New genomic research shows why testing malaria vaccines in the clinic is as rigorous as natural exposure in the field

Malaria is the deadliest mosquito-borne parasitic infection of humans. In 2021, after a century of research, the World Health Organization (WHO) approved the world’s first malaria vaccine. That vaccine reduces the incidence of malaria infections in young children aged 5-17 months by only 30 percent, meaning that it remains critical to continue developing and testing more effective vaccines.

WHO’s goal is to find a vaccine that prevents infection as well as cases of severe malaria. However, testing vaccines in the field is challenging and requires large number of volunteers and long periods of follow-up. This process increases the expense and reduces the number of trials that researchers can perform.

Now, scientists at the University of Maryland School of Medicine’s (UMSOM) Institute for Genome Sciences (IGS) and the UMSOM Center for Vaccine Development and Global Health (CVD), and their collaborators report a new way to test vaccines that may be as rigorous and stringent as exposure to field strains of malaria. Their study was published in the June issue of Nature Communications.

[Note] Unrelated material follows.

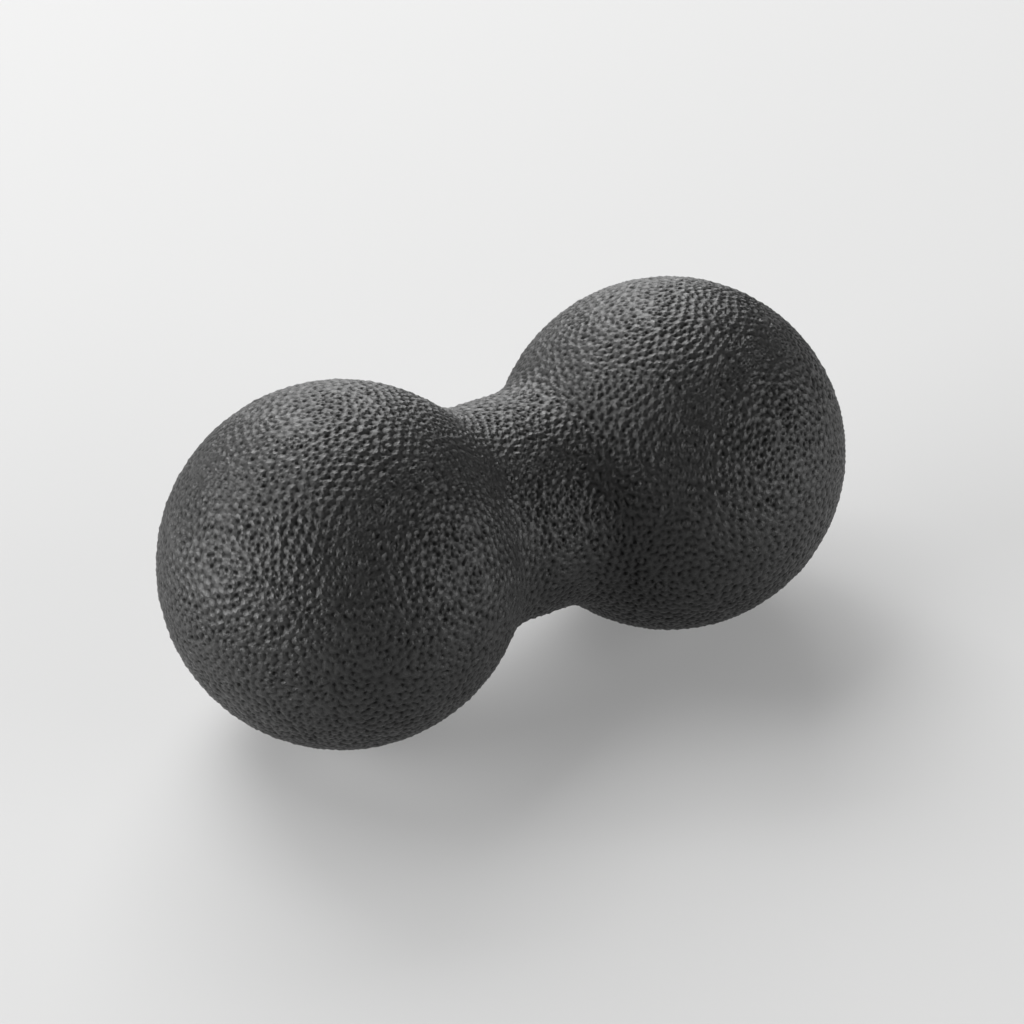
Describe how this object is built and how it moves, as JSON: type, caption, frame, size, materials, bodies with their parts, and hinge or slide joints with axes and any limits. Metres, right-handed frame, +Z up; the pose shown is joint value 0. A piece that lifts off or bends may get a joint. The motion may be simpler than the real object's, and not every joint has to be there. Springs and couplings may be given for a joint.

Their method has two key aspects. First, they expose vaccinated volunteers to malaria in a controlled clinical environment. Secondly, for this testing, they use a strain of malaria that is genetically very different from the one used in the vaccine, as well as from strains in the geographic region to which the vaccine is intended.

This technique allows scientists to test how well the vaccine works in small numbers of volunteers under controlled settings and in a rapid fashion and predicts how well the vaccine may perform in the field. This lets researchers select the best vaccines for larger studies in the field. This method will increase the efficiency of vaccine testing and should accelerate malaria vaccine development.

“The standard for many investigators has been to test vaccines with a strain similar to the one used in the vaccine’s development,” explained the study’s lead author, Joana Carneiro da Silva, PhD, Professor of Microbiology and Immunology at UMSOM and IGS. “Using a strain that is both genetically distant from the one in the vaccine — as well as from the strains circulating in the area where malaria is rampant and the vaccine will be used- is a more stringent way to test vaccine effectiveness.”

Researchers are studying the effectiveness of a vaccine (PfSPZ Vaccine) made by the company Sanaria, Inc, based in Rockville, Maryland. This vaccine uses the West African parasite strain known as PfNF54. One objective is to use this vaccine to protect individuals with little or no previous exposure to malaria, including those living or traveling in Africa. The long-term goal is to use the vaccine in mass vaccination programs to eliminate malaria from specific regions in Africa.